Bobby quickly escapes this scenario, snatching keys from the purse of a mother in the booth next to him and leaving her and her children behind as he drives off in their van. 

We all know this will not be Bobby's last crime in writer/director Michael A. LoCicero's crime thriller The Killers Next Door. 

Bobby's estranged foster brother, Ryan (LoCicero), is in equally dire straits though seemingly less volatile and more desiring of something resembling a normal life. While Bobby never comes off as less than a sociopath, Ryan displays a potential for goodness yet also a tendency to make bad choice after bad choice. 

The two reunite. We all know this isn't going to be good. 

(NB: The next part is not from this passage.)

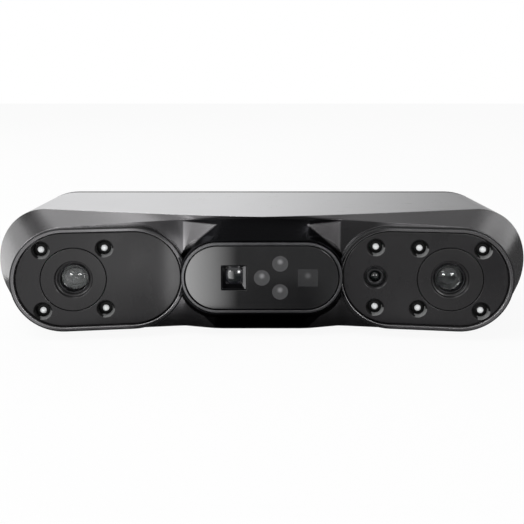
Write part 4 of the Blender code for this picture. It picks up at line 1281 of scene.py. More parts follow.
@dataclass
class FrontCasing:
    """The cast front: a sloping shoulder, two pods that stand forward, and the window's collar."""

    shell: Envelope
    pods: list[Pod]
    window: WindowSizes
    middle_rise: float = 0.0026
    end_setback: float = 0.0012
    waist_setback: float = 0.0086
    middle_setback: float = 0.0059
    middle_half: float = 0.016
    waist_half: float = 0.028
    shoulder_side: float = 0.027
    shoulder_corner: float = 0.0203
    shoulder_middle: float = 0.0064
    shoulder_curve_share: float = 1.3
    lip: float = 0.031
    cavity_setback: float = 0.012
    cavity_end_inset: float = 0.0031
    cavity_inset: float = 0.0043
    rim_lip: float = 0.0003
    rim_depth: float = 0.0008
    rim_margin: float = 0.0004
    rim_skin: float = 0.0001

    def front_setback(self, x: float) -> float:
        """How far the bent face lies behind the foremost point, at a distance from the middle.

        Args:
            x: The place along the body.

        Returns:
            The setback.
        """
        reach = abs(x)
        if reach >= self.waist_half:
            share = (self.shell.face_half - reach) / (self.shell.face_half - self.waist_half)
            return self.end_setback + share * (self.waist_setback - self.end_setback)
        share = max(0.0, reach - self.middle_half) / (self.waist_half - self.middle_half)
        return self.middle_setback + share * (self.waist_setback - self.middle_setback)

    def shoulder_setback(self, x: float, z: float) -> float:
        """Depth of the shoulder line, where the sleeve's straight walls end.

        Args:
            x: The place along the body.
            z: The height from its middle.

        Returns:
            The setback.
        """
        straight = self.shell.half_length - self.shell.radius
        if abs(x) >= straight:
            share = min(1.0, (abs(x) - straight) / self.shell.radius)
            return self.shoulder_corner + share * (self.shoulder_side - self.shoulder_corner)
        if z < 0:
            return self.shoulder_corner
        share = (abs(x) / straight) ** self.shoulder_curve_share
        return self.shoulder_middle + share * (self.shoulder_corner - self.shoulder_middle)

    def face_ring(self) -> list[Point]:
        """Front edge of the casing, which rises to the top face in the middle.

        Returns:
            The ring's points.
        """
        shell = self.shell
        straight = shell.face_half - shell.face_radius
        ring = []
        for x, z in Form.stadium(shell.face_half, shell.face_radius, spans=FLAT_SPANS):
            if z > 0 and abs(x) < straight:
                z += self.middle_rise * (1 - abs(x) / straight)
            ring.append((x, shell.front + self.front_setback(x), shell.middle + z))
        return ring

    def shoulder_ring(self, inset: float = 0.0, back: float = 0.0) -> list[Point]:
        """The shoulder line round the body, inset into its wall and moved back.

        Args:
            inset: How far it is drawn into the wall.
            back: How far it is moved.

        Returns:
            The ring's points.
        """
        shell = self.shell
        outer = Form.stadium(shell.half_length, shell.radius, spans=FLAT_SPANS)
        inner = Form.stadium(shell.half_length - inset, shell.radius - inset, spans=FLAT_SPANS)
        ring = []
        for (x, z), (inner_x, inner_z) in zip(outer, inner):
            depth = shell.front + self.shoulder_setback(x, z) + back
            ring.append((inner_x, depth, shell.middle + inner_z))
        return ring

    def body_ring(self, y: float, inset: float = 0.0) -> list[Point]:
        """A flat section of the body at a depth, drawn into its wall by an inset."""
        outline = Form.stadium(self.shell.half_length - inset, self.shell.radius - inset, spans=FLAT_SPANS)
        return [(x, y, self.shell.middle + z) for x, z in outline]

    def collar(self) -> Mesh:
        """The collar's sloping solid.

        Returns:
            The mesh.
        """
        shell, window = self.shell, self.window
        top_half = window.half + window.collar_land
        base_half = top_half + window.collar_flare
        base_radius = shell.face_radius + window.collar_rise
        top, base = shell.front + window.collar_top, shell.front + window.collar_base
        stack = [
            (Form.stadium(top_half, window.radius + window.collar_side_land), top),
            (Form.stadium(base_half, base_radius), base),
            (Form.stadium(base_half, base_radius - shell.overrun), base + shell.overrun),
        ]
        return Form.moved(Form.layers(stack), shell.spot())

    def build(self) -> None:
        """Builds and dresses the casing."""
        shell, window = self.shell, self.window
        inset = shell.wall + shell.gap
        rings = [
            self.face_ring(),
            self.shoulder_ring(),
            self.shoulder_ring(inset=inset),
            self.body_ring(shell.front + self.lip, inset=inset),
        ]
        casing = Piece("casing_shell", Form.loft(rings, strip_caps=True))
        casing.join(self.collar())
        for pod in self.pods:
            raised = Form.slab(pod.outline(0.0), 0, pod.root, (pod.edge, 0.0))
            casing.join(Form.moved(raised, pod.frame))
        hollow = Form.stadium(shell.face_half - self.cavity_end_inset, shell.face_radius - self.cavity_inset)
        front, back = shell.front + self.cavity_setback, shell.front + self.lip + shell.overrun
        casing.cut(Form.moved(Form.bar(hollow, front, back), shell.spot()))
        for pod in self.pods:
            outline = pod.outline(pod.rim)
            pocket = Form.mouth(outline, 0, pod.plate_back + shell.gap, self.rim_lip, shell.overrun)
            through = pod.outline(pod.rim + pod.ledge)(0.0)
            opening = Form.bar(through, 0.0, self.cavity_setback + shell.overrun)
            casing.cut(Form.moved(pocket, pod.frame), Form.moved(opening, pod.frame))
        floor = shell.front + (window.ring_setback + window.ring_depth + shell.gap)
        seat = Form.bar(window.outline(-shell.gap)(0.0), shell.front, floor)
        through = window.outline(window.ring_width + window.ledge)(0.0)
        opening = Form.bar(through, shell.front, front + shell.overrun)
        casing.cut(Form.moved(seat, shell.spot()), Form.moved(opening, shell.spot()))
        grey = (0.125, 0.122, 0.126)
        # Grey metal, with black paint on the collar and painted shade on the brow, cheeks and belly.
        finish = CasingMetal(
            "casing_grey_satin", grey, 0.22, 0.8, rubbed=2.2, cloud=0.05, middle=shell.middle
        )
        # The rims get a painted dark reflection, and their inner lips a painted highlight line.
        patches = [(Finishes.RIM, self._on_rim), (Finishes.LIP, self._on_lip)]
        casing.dress(finish, Slot.CASING, ["front_casing"], patches=patches)

    def _pod_places(self, face: Face) -> list[Point]:
        """A face's depth behind each pod's rim plane, and its reach from the rim's two outlines.

        Args:
            face: A face of the casing.

        Returns:
            The depth and the two reaches for each pod.
        """
        places = []
        for pod in self.pods:
            x, depth, z = pod.frame.inverted() @ face.center
            reach = math.hypot(max(0.0, abs(x) - (pod.half - pod.radius)), z)
            places.append((depth, reach - (pod.radius - pod.rim), pod.radius - reach))
        return places

    def _on_rim(self, face: Face) -> bool:
        """Whether a face belongs to a pod's rim.

        Args:
            face: A face of the casing.

        Returns:
            True or false.
        """
        return any(
            depth < self.rim_depth and outside > -self.rim_margin and inside > -self.rim_skin
            for depth, outside, inside in self._pod_places(face)
        )

    def _on_lip(self, face: Face) -> bool:
        """Whether a face belongs to the rounded inner edge of a pod's rim."""
        lip, places = self.rim_lip, self._pod_places(face)
        return any(0 < depth < lip and abs(outside) < lip * 1.1 for depth, outside, _ in places)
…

Filmed largely in Danbury, Rhode Island, The Killers Next Door is an amplified crime thriller both bloody and surprisingly thoughtful. While Bobby and are making their way to the woods of rural Rhode Island, an unsuspecting married couple, Ro (Rosanna Jimenez) and Sean (Sean Carmichael), are headed the same direction in order to escape their hectic city life and to put some focus on their seemingly stressed out marriage. The two encounter Bobby and Ryan. It's a volatile encounter, though it largely benefits them when the two men help Sean keep from getting ripped off by a local general store owner. 

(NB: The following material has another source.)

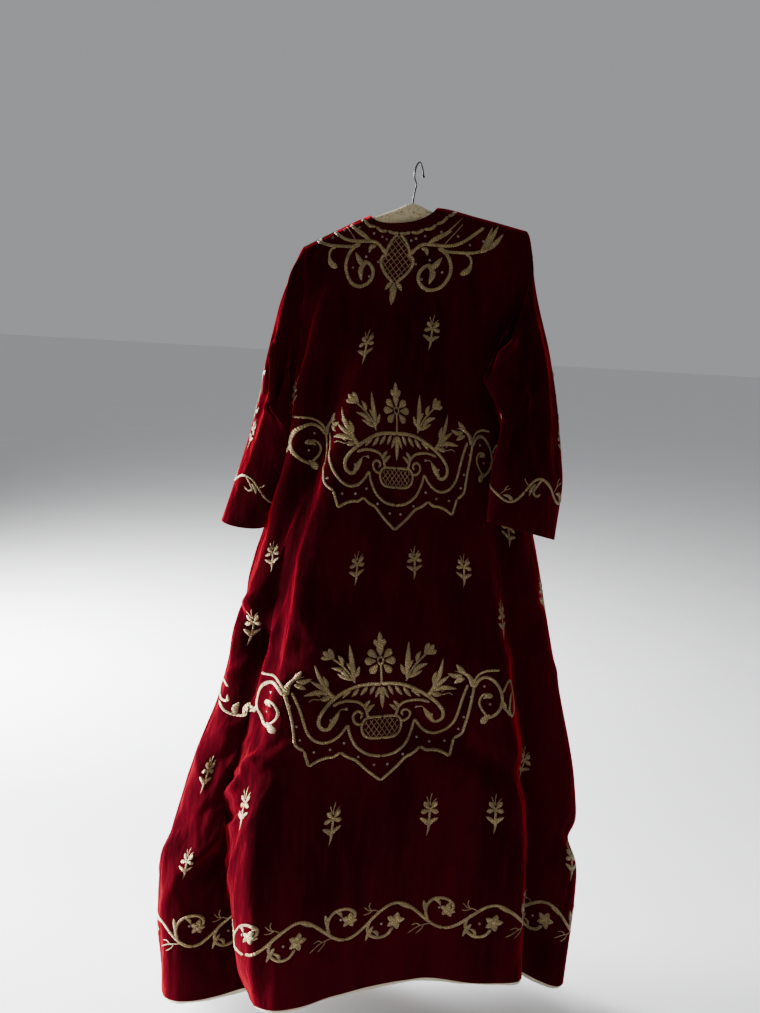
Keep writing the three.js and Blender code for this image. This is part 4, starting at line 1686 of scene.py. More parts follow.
@dataclass(frozen=True)
class Lattice:
    """A diamond lattice of thin cords inside a shape given by its half widths.

    Each key is (down, half width). Both families of cords lean by the same slope.
    """

    WIDTH: ClassVar[float] = 1.25
    SPACING: ClassVar[float] = 1.6  # down the axis, for each unit of pitch and slope
    SAMPLES: ClassVar[int] = 90

    keys: tuple[Pair, ...]
    pitch: float
    slope: float

    def lines(self) -> tuple[Line, ...]:
        """The cords, each cut where it leaves the shape.

        Returns:
            The cords.
        """
        down, half = np.array(self.keys).T
        reach = (down[-1] - down[0]) / 2 + self.slope * half.max()
        middle = (down[0] + down[-1]) / 2
        x = np.linspace(-half.max(), half.max(), self.SAMPLES)
        made = []
        for side in (-1, 1):
            for start in np.arange(-reach, reach, self.pitch * self.slope * self.SPACING):
                y = middle + start + side * self.slope * x
                inside = np.flatnonzero(np.abs(x) < np.interp(y, down, half, left=0, right=0))
                if len(inside) > 3:
                    first, last = inside[0], inside[-1]
                    centre = ((x[first] + x[last]) / 2, (y[first] + y[last]) / 2)
                    made.append(cord(self.WIDTH, (x[first], y[first]), centre, (x[last], y[last])))
        return tuple(made)


@dataclass(frozen=True)
class Motif:
    """Lines and sequins of one figure; those of a half are sewn on both sides of the axis."""

    whole: tuple[Line, ...] = ()
    half: tuple[Line, ...] = ()
    sequins: tuple[Pair, ...] = ()
    half_sequins: tuple[Pair, ...] = ()

    def all_lines(self) -> tuple[Line, ...]:
        """Every line, with the halves doubled."""
        return self.whole + self.half + tuple(line.mirrored() for line in self.half)

    def all_sequins(self) -> tuple[Pair, ...]:
        """Every sequin, with the halves doubled."""
        return self.sequins + self.half_sequins + tuple((-x, y) for x, y in self.half_sequins)


@dataclass(frozen=True)
class Patch:
    """Where a figure is sewn, how far it leans (degrees), and how large it is.

    Its left half can be wider, and what lies more than FAR millimetres to the left wider again.
    """

    FAR: ClassVar[float] = 165.0

    u: float
    v: float
    lean: float = 0.0
    wide: float = 1.0
    tall: float = 1.0
    left: float = 1.0
    far: float = 1.0

    def turned(self, places: Array) -> Array:
        """Places scaled, then leaned so that their right side rises.

        Args:
            places: (..., 2) places of the figure.

        Returns:
            (..., 2) places on the cloth.
        """
        x = places[..., 0] + (self.far - 1) * np.minimum(places[..., 0] + self.FAR, 0)
        x = x * np.where(x < 0, self.wide * self.left, self.wide)
        y = places[..., 1] * self.tall
        turn = math.radians(self.lean)
        cos, sin = math.cos(turn), math.sin(turn)
        return np.stack([x * cos + y * sin, y * cos - x * sin], axis=-1)


class Embroidery:
    """Figures couched on one surface; their lines become one mesh and their sequins another.

    Each line is a low rounded band. Its cross-section has five places over the cloth and two
    sunk in it, and every place is laid on the creased surface by itself.
    """

    STEP = 2.9
    RELIEF = 1.15
    FULL_WIDTH = 5.0  # lines this wide or wider have the whole relief
    SUNK = 0.4
    LOWEST = 2.5  # below this level nothing is sewn past an edge
    ACROSS = np.array([-1.0, -0.72, 0.0, 0.72, 1.0, 0.6, -0.6])
    RISE = np.array([0.05, 0.75, 1.0, 0.75, 0.05])

    def __init__(self, surface: Surface, plumb: bool) -> None:
        """Starts with nothing sewn.

        Args:
            surface: The cloth's mid-wall form.
            plumb: Whether down is measured by height instead of down the cloth.
        """
        self.surface = surface
        self.plumb = plumb
        self.bands: list[tuple[Patch, Array, Array, Array]] = []
        self.spots: list[tuple[Patch, Array]] = []

    def sew(self, motif: Motif, patch: Patch) -> None:
        """Adds a figure's lines and sequins at a patch.

        Args:
            motif: The figure.
            patch: Where it goes.
        """
        for line in motif.all_lines():
            self.bands.append((patch, *self.band(line)))
        if motif.all_sequins():
            self.spots.append((patch, np.array(motif.all_sequins(), float)))

    def band(self, line: Line) -> tuple[Array, Array, Array]:
        """A line laid flat, with its relief and its texture places.

        Args:
            line: The line.

        Returns:
            Places (rows, 7, 2), heights (rows, 7) and texture places (rows, 7, 2).
        """
        path = smooth_line(np.array(line.places, float), self.STEP)
        run = running(path)
        widths = line.stroke.widths(run / run[-1], run[-1], line.width)
        ahead = unit(np.gradient(path, axis=0))
        side = np.stack([-ahead[:, 1], ahead[:, 0]], axis=-1)
        places = path[:, None] + side[:, None] * (self.ACROSS[None, :, None] * widths[:, None, None] / 2)
        relief = self.RELIEF * np.clip(widths / self.FULL_WIDTH, 0.35, 1.0)
        heights = np.concatenate([relief[:, None] * self.RISE, np.full((len(path), 2), -self.SUNK)], axis=1)
        across = self.ACROSS[None, :] * widths[:, None] / 2
        return places, heights, np.stack([np.broadcast_to(run[:, None], across.shape), across], axis=-1)

    def spread(self, patch: Patch, places: Array) -> tuple[Array, Array]:
        """The surface's own u and v of flat places about a patch.

        Args:
            patch: Where the figure is sewn.
            places: (..., 2) places of the figure.

        Returns:
            u and v.
        """
        right, down = np.moveaxis(patch.turned(places), -1, 0)
        v = np.clip(patch.v + down, *self.surface.V_SPAN)
        u = self.surface.around(self.surface.arc(patch.u, v) + right, v)
        if self.plumb:
            height = self.surface.plain(np.array(patch.u), np.array(patch.v))[2] - down
            for _ in range(3):
                v = np.maximum(self.surface.level_at(u, height), self.surface.first_level(u) + self.LOWEST)
                u = self.surface.around(self.surface.arc(patch.u, v) + right, v)
        return u, v

    def spread_all(self, sewn: Iterable[tuple[Patch, Array]]) -> tuple[Array, Array]:
        """The surface's own u and v of everything sewn, in one array each."""
        pairs = [self.spread(patch, places) for patch, places in sewn]
        return tuple(np.concatenate(part) for part in zip(*pairs))

    def build(self, name: str) -> Piece:
        """All the lines as one mesh, laid on the surface in one go.

        Args:
            name: The piece's name.

        Returns:
            The joined thread.
        """
        sizes = [places.shape[0] for _, places, _, _ in self.bands]
        u, v = self.spread_all((patch, places) for patch, places, _, _ in self.bands)
        heights = np.concatenate([heights for _, _, heights, _ in self.bands])
        normals = self.surface.normal(u, v)
        laid = self.surface.point(u, v) + normals * (VELVET_WALL / 2 + heights)[..., None]
        batch = RingBatch()
        ends = np.cumsum(sizes)
        for (_, _, _, uv), start, end in zip(self.bands, ends - sizes, ends):
            batch.add(laid[start:end], uv)
        return batch.build(name)

    def sequin_places(self) -> tuple[Array, Array]:
        """Places and outward directions of every sequin."""
        u, v = self.spread_all(self.spots)
        return self.surface.point(u, v), self.surface.normal(u, v)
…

Sean is appreciative. Ro is more than a little wary. 

The parties go their separate ways though, as we might expect, they encounter each other again on a quiet country road. Bobby looks like he could pounce at any moment. 

The stage is set for the cat-and-mouse dynamics of this indie thriller that somehow never downward spirals largely owing to its strong ensemble cast and the inherent isolative serenity of the Rhode Island countryside that is both beautiful to look at and incredibly unnerving. 

There's little denying that Pridemore steals the show here with a performance that is soulful yet sizzling and impossible to forget. Pridemore bounces on the edge of caricature yet never crosses that line and reminded me more than once of Anton Chigurh. While Pridemore works regularly in the indie arena, his work here deserves to be recognized far and wide. 

LoCicero holds his own alongside Pridemore, embodying Ryan as a tad more decent of a human being with at least a wee bit of a conscious. He doesn't so much desire the life of crime, though he's easily seduced by it and undoubtedly influenced by Bobby. It's a tricky performance and LoCicero pulls it off quite nicely. 

As Ro and Sean, Jimenez and Carmichael are decidedly more subdued as a married couple whose stressors suddenly have to take a backseat to simple survival. While they are arguably the center of the film's narrative, there's no doubt that Bobby and Ryan inevitably dominate. Carmichael impresses as a young man who is seemingly a pushover, his initial state of being impressed by Bobby and Ryan's confidence foolish at best and potentially fatal at worst. It's clear that Ro is dancing on the edge of being over her marriage and desires a stronger mate, though it's also clear she sees the difference between strength and aggression in Bobby and Ryan. Both Carmichael and Jimenez shine in roles that feel lesser developed but likely simply pale in comparison to their counterparts. 

Particularly impressive supporting players include Scout Lyons as Penny in one remarkable scene alongside Richard Donelly as Dick. 

Alex Uriati's original music is frequently unsettling and constantly draws us deeper into a narrative that feels relentlessly volatile and relentlessly unstable. We're never quite sure what's going to happen even when nothing really happens other than that fierce building of tension. 

Picked up by Deskpop Entertainment, The Killers Next Door is currently available on digital and VOD.